WHAT TO PRODUCE:
Copy the data word for word, keeping every line.

-------- RECORDED DATA

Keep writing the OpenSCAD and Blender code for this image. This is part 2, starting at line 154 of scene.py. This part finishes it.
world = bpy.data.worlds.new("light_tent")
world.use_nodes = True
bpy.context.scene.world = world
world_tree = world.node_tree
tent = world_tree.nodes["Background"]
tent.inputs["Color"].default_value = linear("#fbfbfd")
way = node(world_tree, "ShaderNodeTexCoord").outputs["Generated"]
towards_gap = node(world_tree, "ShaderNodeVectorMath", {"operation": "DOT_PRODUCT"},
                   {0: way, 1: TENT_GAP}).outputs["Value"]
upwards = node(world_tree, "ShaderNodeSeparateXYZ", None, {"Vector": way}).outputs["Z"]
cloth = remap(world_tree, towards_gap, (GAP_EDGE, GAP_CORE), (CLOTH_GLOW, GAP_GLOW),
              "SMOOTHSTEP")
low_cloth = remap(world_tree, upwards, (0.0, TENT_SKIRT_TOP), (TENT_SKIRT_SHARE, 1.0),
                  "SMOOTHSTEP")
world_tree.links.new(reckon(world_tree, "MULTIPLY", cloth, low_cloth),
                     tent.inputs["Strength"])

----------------

EXERCISE ANSWER:
Keep writing the OpenSCAD and Blender code for this image. This is part 2, starting at line 154 of scene.py. This part finishes it.
world = bpy.data.worlds.new("light_tent")
world.use_nodes = True
bpy.context.scene.world = world
world_tree = world.node_tree
tent = world_tree.nodes["Background"]
tent.inputs["Color"].default_value = linear("#fbfbfd")
way = node(world_tree, "ShaderNodeTexCoord").outputs["Generated"]
towards_gap = node(world_tree, "ShaderNodeVectorMath", {"operation": "DOT_PRODUCT"},
                   {0: way, 1: TENT_GAP}).outputs["Value"]
upwards = node(world_tree, "ShaderNodeSeparateXYZ", None, {"Vector": way}).outputs["Z"]
cloth = remap(world_tree, towards_gap, (GAP_EDGE, GAP_CORE), (CLOTH_GLOW, GAP_GLOW),
              "SMOOTHSTEP")
low_cloth = remap(world_tree, upwards, (0.0, TENT_SKIRT_TOP), (TENT_SKIRT_SHARE, 1.0),
                  "SMOOTHSTEP")
world_tree.links.new(reckon(world_tree, "MULTIPLY", cloth, low_cloth),
                     tent.inputs["Strength"])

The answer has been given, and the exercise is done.